Issue n.13-05/2015 of Altre modernità/ Otras modernidades/ Autres modernités/ Other Modernities edited by Emilia Perassi

Deadline: 30 Septmeber 2014

 

Hunger

The Universal Exposition, which will bring millions of visitors to the city of Milan between 1 May and 31 October2015, is around the corner. The Expo will mainly focus on the issue of food, as it is an indubitable fact that all around the world there are people who have too much of it, but, on the other hand, also people who still have too little.

“Feeding the Planet – Energy for Life” is the Expo’s motto, and it opens an extensive challenge to the present and the future of global nutrition. It chiefly concentrates on the promotion of the right to food, fostering innovative practices and policies related to the culture of food. The participating countries will be engaged in agriculture, industrial production, trade, cultural and scientific research, in order to identify new models and strategies to ensure a healthy, sufficient and sustainable nutrition to all humanity.
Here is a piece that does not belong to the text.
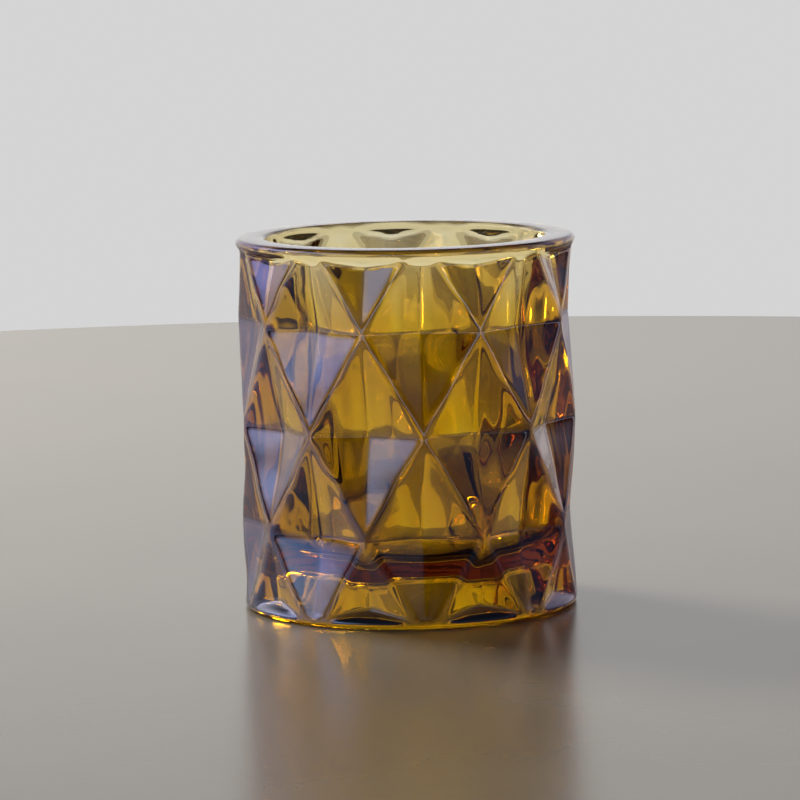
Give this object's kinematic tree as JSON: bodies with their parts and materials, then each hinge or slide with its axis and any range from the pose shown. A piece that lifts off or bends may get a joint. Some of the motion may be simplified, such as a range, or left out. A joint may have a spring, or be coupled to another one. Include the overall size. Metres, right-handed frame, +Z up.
{
  "type": "tealight holder",
  "caption": "Round pressed-glass tealight holder with a raised floor over a hollow foot, a smooth open well and an outer wall of sunk diamonds between slanting ridges.",
  "frame": {"origin": "middle of the underside, on the surface that the holder stands on", "axes": "+Z up along the axis of the well and out of its mouth; -Y through a point where the ridges of the middle row cross"},
  "size_m": [0.0756, 0.076, 0.083],
  "materials": {
    "amber_glass": "fire-polished pressed glass, amber, with a thin grey-blue lustre on the outside"
  },
  "bodies": {
    "root": {"glass_body": "amber_glass"}
  },
  "joints": []
}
Consequently, it is clear that the main purpose of Expo 2015 is to re-launch the international struggle against hunger, with the aim to halve the number of people who suffer from it on a global scale.

However, in a sort of paradoxical euphemism, it is our opinion that Expo’s communication strategies do not adequately focus on the term which best summarizes its programmatic guidelines: “hunger”.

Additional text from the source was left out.